On Jun 8, 2008, at 10:41 PM, Joe Touch wrote:
> ...
>> EG, the ISP can at a single bidirectional point in the network  
>> (admittedly keeping lots of state, but...) for a large group of  
>> users infer the congestion on each TCP flow,...
>
> That's the point, however, where things stop when someone uses  
> encrypted transport layers.

As long as the end point address is NOT encrypted, it doesn't matter.

> ...
>> Yes, this is a LOT of engineering work to get right [1], but I  
>> believe it is doable, and could accomplish the stated definition of  
>> fairness (or something very close to it).
>
> A key question is whether it's worth the state it will take to get  
> right. An endpoint might open a few thousand flows just to help  
> overload your system ;-)

a)  A few thousand is nothing.  You have to be talking tens of  
thousands to start with before I should start caring.
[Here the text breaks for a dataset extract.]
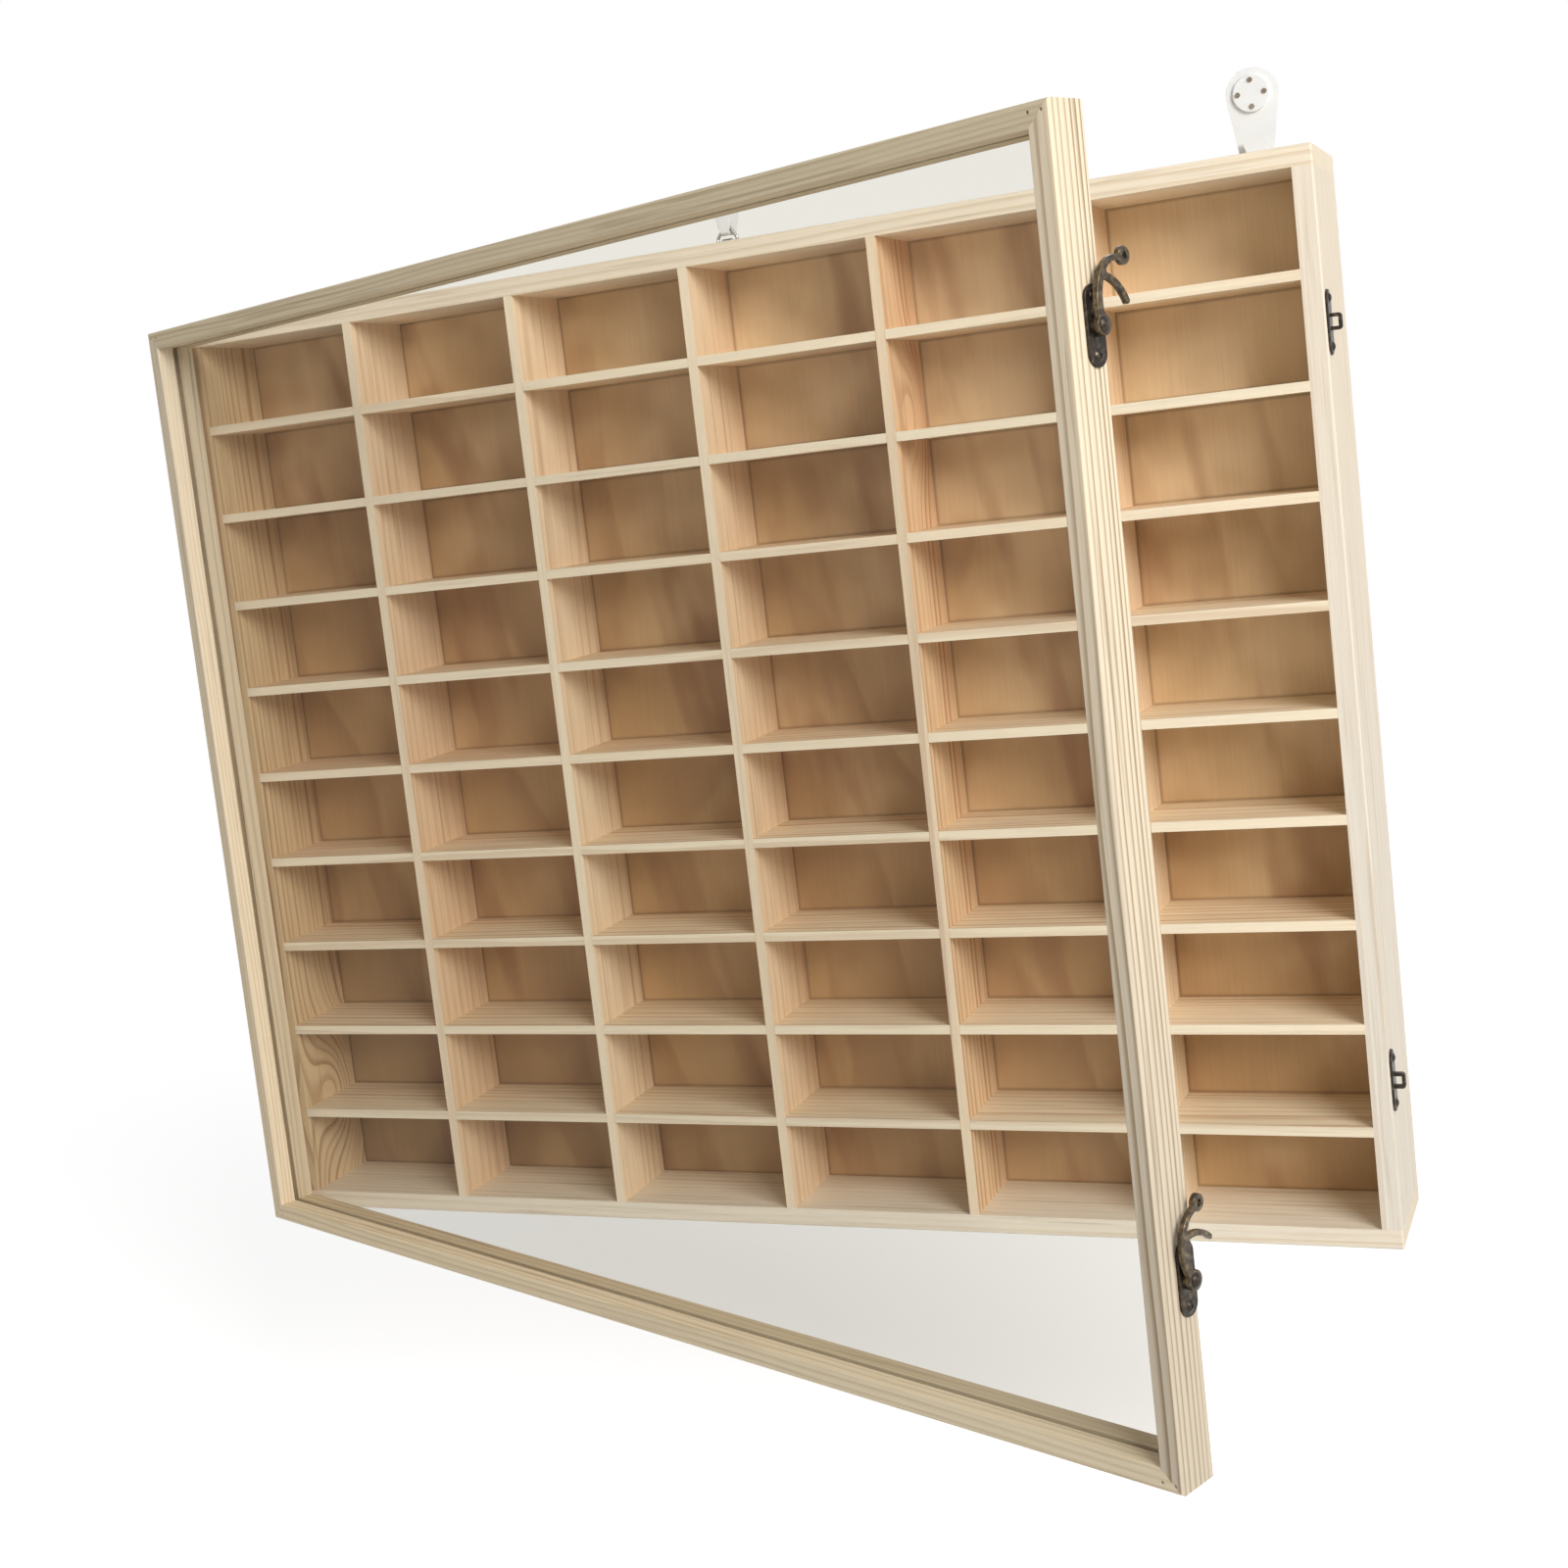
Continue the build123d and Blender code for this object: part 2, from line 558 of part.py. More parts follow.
def keeper(z):
    """A plate with an upright bail that the prong drops behind."""
    slot = SlotOverall(KEEPER_HEIGHT, LATCH_PLATE_WIDTH, rotation=90)
    plate = extrude(slot, LATCH_PLATE)
    plate = fillet(plate.faces().sort_by(Axis.Z)[-1].edges(), LATCH_PLATE_ROUND)
    bail = Pos(0, BAIL_STAND / 2) * Rectangle(BAIL_HEIGHT, BAIL_STAND)
    shoulders = bail.vertices().sort_by(Axis.Y)[-2:]
    bail = fillet(shoulders, BAIL_BAR)
    window = Rectangle(BAIL_HEIGHT - 2 * BAIL_BAR, 2 * (BAIL_STAND - BAIL_BAR))
    bail = extrude(bail - window, BAIL_WIDTH / 2, both=True)
    upright = Plane(origin=(0, 0, 0), x_dir=(0, 1, 0), z_dir=(1, 0, 0)).location
    piece = plate + upright * bail
    for offset in (-1, 1):
        piece -= Pos(0, offset * KEEPER_SCREW_PITCH / 2) * Cylinder(
            SCREW_RADIUS + SCREW_CLEARANCE, 4 * LATCH_PLATE)
    place = Plane(origin=(RIGHT, KEEPER_Y, z), x_dir=(0, 1, 0), z_dir=OUTWARD["right"])
    return place.location * piece


def keeper_screws():
    for z in LATCH_HEIGHTS.values():
        for spot in keeper_screw_places(z, LATCH_PLATE):
            yield spot * screw()


# Hangers

def hanger_strap(x, loop):
    """A strip rolled into a loop at its top, screwed into the notch."""
    inner = STRAP_LOOP_RADIUS - STRAP
    foot = STRAP_HOLES[1] + STRAP_END
    strip = Pos(STRAP / 2 - STRAP_LOOP_RADIUS, -foot / 2) * Rectangle(STRAP, foot)
    section = Circle(STRAP_LOOP_RADIUS) + strip - Circle(inner)
    strap = extrude(Plane.YZ * section, STRAP_WIDTH / 2, both=True)
    height = foot + STRAP_LOOP_RADIUS
    outline = Pos(0, STRAP_LOOP_RADIUS - height / 2) * Rectangle(STRAP_WIDTH, height)
    outline = fillet(outline.vertices().sort_by(Axis.Y)[:2], STRAP_ROUND)
    strap &= extrude(Plane.XZ * outline, 4 * STRAP_LOOP_RADIUS, both=True)
    for hole in STRAP_HOLES:
        strap -= Pos(0, -STRAP_LOOP_RADIUS, -hole) * Rot(90, 0, 0) * Cylinder(
            SCREW_RADIUS + STRAP_HOLE_CLEARANCE, 4 * STRAP)
    return Pos(x, LOOP_Y, loop) * strap


def hanger_ring(x, loop, drop=0.0):
    """A wire triangle whose bar lies in the strap's loop; drop turns it down from upright."""
    half = RING_BASE / 2
    corners = ((half, 0), (0, RING_HEIGHT), (-half, 0))
    path = FilletPolyline(*corners, radius=RING_BEND, close=True)
    path = Plane.XZ * path
    start = Plane(origin=path @ 0, z_dir=path % 0)
    wire = sweep(start * Circle(RING_WIRE), path=path)
    return Pos(x, LOOP_Y, loop) * Rot(-drop, 0, 0) * wire


def hanger_screws():
    for x in HANGER_XS.values():
        yield hanger_screw_place(x) * screw(HANGER_SCREW_LENGTH)


# Wall hooks

def link(start, end):
    """A flat tapered limb between two circles, each given as (u, v, radius)."""
    (u0, v0, r0), (u1, v1, r1) = start, end
    heading = atan2(v1 - v0, u1 - u0)
    spread = acos((r0 - r1) / hypot(u1 - u0, v1 - v0))
    corners = [(u + r * cos(heading + turn), v + r * sin(heading + turn))
               for u, v, r, turn in ((u0, v0, r0, spread), (u1, v1, r1, spread),
                                     (u1, v1, r1, -spread), (u0, v0, r0, -spread))]
    strip = make_face(Polyline(*corners, close=True))
    return strip + Pos(u0, v0) * Circle(r0) + Pos(u1, v1) * Circle(r1)


def nail_places(count, circle):
    """Points round a hook's pad, as (x, z) from its middle."""
    return [(circle * sin(2 * pi * index / count), circle * cos(2 * pi * index / count))
            for index in range(count)]


def hook_outline(disc, foot_width, base):
    """The hook's back plate from the front: a disc that narrows to a rounded foot."""
    corner = foot_width / 2 - HOOK_CORNER
    feet = [(across * corner, base + HOOK_CORNER, HOOK_CORNER) for across in (-1, 1)]
    outline = link(*feet)
    for foot in feet:
        outline += link((0, 0, disc), foot)
    return outline


def lip_outline(widths, base, top):
    """The hook's lip from the front: a tongue that widens upwards, with rounded corners."""
    low, high = (width / 2 - HOOK_CORNER for width in widths)
    corners = ((-low, base + HOOK_CORNER), (low, base + HOOK_CORNER),
               (high, top - HOOK_CORNER), (-high, top - HOOK_CORNER))
    outline = make_face(Polyline(*corners, close=True))
    for start, end in zip(corners, corners[1:] + corners[:1]):
        outline += link((*start, HOOK_CORNER), (*end, HOOK_CORNER))
    return outline


def wall_hook(disc, pad, drop, floor, lip_height, lip_widths, foot_width, pins, circle):
    """A moulded hook whose back face is centred on the origin."""
    base = -drop - floor
    lip_top = -drop + lip_height
    lip_back = HOOK_PLATE + HOOK_GAP
    front = lip_back + HOOK_LIP
    profile = Polyline((0, disc), (0, base), (-front, base), (-front, lip_top),
                       (-lip_back, lip_top), (-lip_back, -drop), (-HOOK_PLATE, -drop),
                       (-HOOK_PLATE, disc), close=True)
    section = make_face(profile)
    toe = section.vertices().sort_by(lambda corner: corner.X + corner.Y)[0]
    section = fillet(toe, min(floor, HOOK_LIP))
    side = extrude(Plane.YZ * section, disc, both=True)
    mask = extrude(Plane.XZ * hook_outline(disc, foot_width, base), HOOK_PLATE)
    tongue = extrude(Plane.XZ * lip_outline(lip_widths, base, lip_top), front - HOOK_PLATE)
    mask += Pos(0, -HOOK_PLATE, 0) * tongue
    hook = side & mask
    button = extrude(Circle(pad), HOOK_PAD)
    button = fillet(button.faces().sort_by(Axis.Z)[-1].edges(), HOOK_PAD_ROUND)
    place = Plane(origin=(0, -HOOK_PLATE, 0), x_dir=(1, 0, 0), z_dir=OUTWARD["front"])
    hook += place.location * button
    depth = HOOK_PLATE + HOOK_PAD
    for x, z in nail_places(pins, circle):
        hook -= Pos(x, 0, z) * Rot(90, 0, 0) * Cylinder(NAIL_RADIUS + SCREW_CLEARANCE, 4 * depth)
    return hook


def wall_nails(pins, circle):
    """Hardened pins through a hook's pad into the wall."""
    surface = -HOOK_PLATE - HOOK_PAD
    tip = surface - NAIL_REACH
    outline = Polyline((0, NAIL_HEAD), (0, tip), (NAIL_RADIUS, tip + 2 * NAIL_RADIUS),
                       (NAIL_RADIUS, 0), (NAIL_HEAD_RADIUS, 0), (NAIL_HEAD_RADIUS, NAIL_HEAD),
                       close=True)
    nail = revolve(Plane.XZ * make_face(outline), Axis.Z)
    for x, z in nail_places(pins, circle):
        yield Plane(origin=(x, surface, z), x_dir=(1, 0, 0), z_dir=OUTWARD["front"]).location * nail


def model():
    """Every piece by its name."""
    pieces = {
        "case_top_board": top_board(),
        "case_bottom_board": end_board(BOTTOM, BOTTOM + BOARD),
        "case_left_board": side_board("left"),
        "case_right_board": side_board("right"),
        "back_panel": back_panel(),
        "acrylic_pane": pane(),
        "door_corner_brads": corner_brads(),
        "latch_screws": group(latch_screws()),
        "keeper_screws": group(keeper_screws()),
        "hinge_screws_case": group(hinge_screws(1)),
        "hinge_screws_door": group(swing_open(part) for part in hinge_screws(-1)),
        "hanger_screws": group(hanger_screws()),
    }
    for number, x in enumerate(DIVIDER_XS, 1):
        pieces[f"divider_{number}"] = divider(x)
    for number, z in enumerate(SHELF_HEIGHTS, 1):
        pieces[f"shelf_{number}"] = shelf(z)
    for name in ("top_rail", "bottom_rail", "left_stile", "right_stile"):
        pieces[f"door_{name}"] = door_member(name)
    for name, z in HINGE_HEIGHTS.items():
        pieces[f"hinge_{name}_case_leaf"] = hinge_leaf(z, 1)
        pieces[f"hinge_{name}_door_leaf"] = swing_open(hinge_leaf(z, -1))
        pieces[f"hinge_{name}_pin"] = hinge_pin(z)
    for name, z in LATCH_HEIGHTS.items():
        pieces[f"latch_{name}_plate"] = latch_plate(z)
        pieces[f"latch_{name}_pin"] = latch_pin(z)
        place = latch_frame(z, LEVER_BASE, LATCH_LEANS[name])
        pieces[f"latch_{name}_lever"] = swing_open(place * lever())
        pieces[f"keeper_{name}"] = keeper(z)
    for name, x in HANGER_XS.items():
        loop = CENTRE_LOOP if name == "centre" else SIDE_LOOP
        drop = LEFT_RING_DROP if name == "left" else 0.0
        pieces[f"hanger_{name}_strap"] = hanger_strap(x, loop)
        pieces[f"hanger_{name}_ring"] = hanger_ring(x, loop, drop)
    right = Pos(HANGER_X, 0, RIGHT_HOOK_Z)
    pieces["wall_hook_centre"] = wall_hook(
        CENTRE_DISC_RADIUS, CENTRE_PAD_RADIUS, CENTRE_DROP, CENTRE_FLOOR, CENTRE_LIP_HEIGHT,
        CENTRE_LIP_WIDTHS, CENTRE_FOOT_WIDTH, CENTRE_PINS, CENTRE_PIN_CIRCLE)
    pieces["wall_hook_right"] = right * wall_hook(
        RIGHT_DISC_RADIUS, RIGHT_PAD_RADIUS, RIGHT_DROP, RIGHT_FLOOR, RIGHT_LIP_HEIGHT,
        RIGHT_LIP_WIDTHS, RIGHT_FOOT_WIDTH, RIGHT_PINS, RIGHT_PIN_CIRCLE)
    nails = list(wall_nails(CENTRE_PINS, CENTRE_PIN_CIRCLE))
    nails += [right * nail for nail in wall_nails(RIGHT_PINS, RIGHT_PIN_CIRCLE)]
    pieces["wall_hook_nails"] = group(nails)
    return pieces


if __name__ == "__main__":
    os.makedirs("parts", exist_ok=True)
    for name, shape in model().items():
        export_step(shape, f"parts/{name}.step")
    print(f"hinge axis at x {HINGE_X:.3f} y {HINGE_Y:.3f}; top {TOP:.3f} bottom {BOTTOM:.3f}")
    print(f"loops at {CENTRE_LOOP:.3f} and {SIDE_LOOP:.3f}; right hook at {RIGHT_HOOK_Z:.3f}")
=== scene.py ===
"""A pine model car display case, seen as in the photograph: its finishes, light and camera."""
import json
import math
import random

import bpy
from mathutils import Matrix, Quaternion, Vector


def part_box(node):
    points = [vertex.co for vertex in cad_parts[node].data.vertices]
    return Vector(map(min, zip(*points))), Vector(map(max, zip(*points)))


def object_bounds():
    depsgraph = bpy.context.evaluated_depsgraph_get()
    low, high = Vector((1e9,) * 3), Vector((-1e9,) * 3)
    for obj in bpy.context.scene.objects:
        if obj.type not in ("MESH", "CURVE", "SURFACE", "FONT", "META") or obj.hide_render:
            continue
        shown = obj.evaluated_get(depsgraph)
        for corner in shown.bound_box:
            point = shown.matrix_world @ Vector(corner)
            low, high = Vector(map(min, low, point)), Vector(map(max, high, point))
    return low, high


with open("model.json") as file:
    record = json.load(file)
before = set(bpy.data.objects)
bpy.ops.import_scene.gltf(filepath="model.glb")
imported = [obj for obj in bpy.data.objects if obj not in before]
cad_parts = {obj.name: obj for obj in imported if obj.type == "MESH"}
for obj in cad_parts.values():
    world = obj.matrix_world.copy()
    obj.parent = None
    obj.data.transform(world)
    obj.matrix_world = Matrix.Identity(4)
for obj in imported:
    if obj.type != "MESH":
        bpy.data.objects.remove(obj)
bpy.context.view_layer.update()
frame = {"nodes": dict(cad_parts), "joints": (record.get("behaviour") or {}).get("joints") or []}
nodes = frame["nodes"]
door_open = -next(j["range_deg"][0] for j in frame["joints"] if j["name"] == "door_hinge")


# Shader maths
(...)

b)  There are some really nice structures that work for cheating.  EG,  
a 256k entry flow cache is probably sufficient, if you have a LRU  
policy, for even large networks since you are measuring short duration  
properties (to determine loss).

Looking at Berkeley's access network, I think a 256k entry or 512k  
entry cache would be sufficient to effectively never have evictions of  
flows in less than 2 seconds, and you could easily structure things so  
that if you lose a little precision through cache evictions, it  
doesn't matter.

Yes, tracking EXACTLY is very problematic.  But tracking approximately  
is far far easier.


c)  If a single host or small group of hosts starts doing behavior  
designed to disrupt the flow cache deliberately (eg, >10k ACTIVE TCP  
flows), I think the ISPs device can start doing some rate limiting on  
flow creation as well, as there is a strong case that such is  
suspicious behavior.


d)  "State is cheap, its ACCESSING state is expensive" if you look at  
modern memory technology.  DRAM is slow.  DRAM has awful latency.

But assuming a reasonable median packet size of about ~200B, you can  
still access one or maby two locations in DRAM even on a 10 GigE device.

Thus if you can have your algorithm so that it may have 1 GB of  
memory, but only needs to access one location (say a cache line) for a  
read/update, you can probably manage things.


>
>
>> Furthermore, you can resist the attacks you mentioned.  Because the  
>> ISP can prevent the user from minting new IP addresses (as they  
>> control the point of attachment), this prevents address forging.
>
> Sure - the local ISP can prevent that. You can't prevent someone  
> accessing multiple ISPs (cable, DSL, etc.), but presumably you don't  
> care about that?
>

Yeah, why should the ISP care?  Its because common congestion pretty  
much only occurs within the ISP, so it is the ISP's problem to  
mitigate, and in the ISP's interest to mitigate.

Someone who's using multiple ISPs to transfer more bits is paying for  
those extra bits, and it doesn't really matter.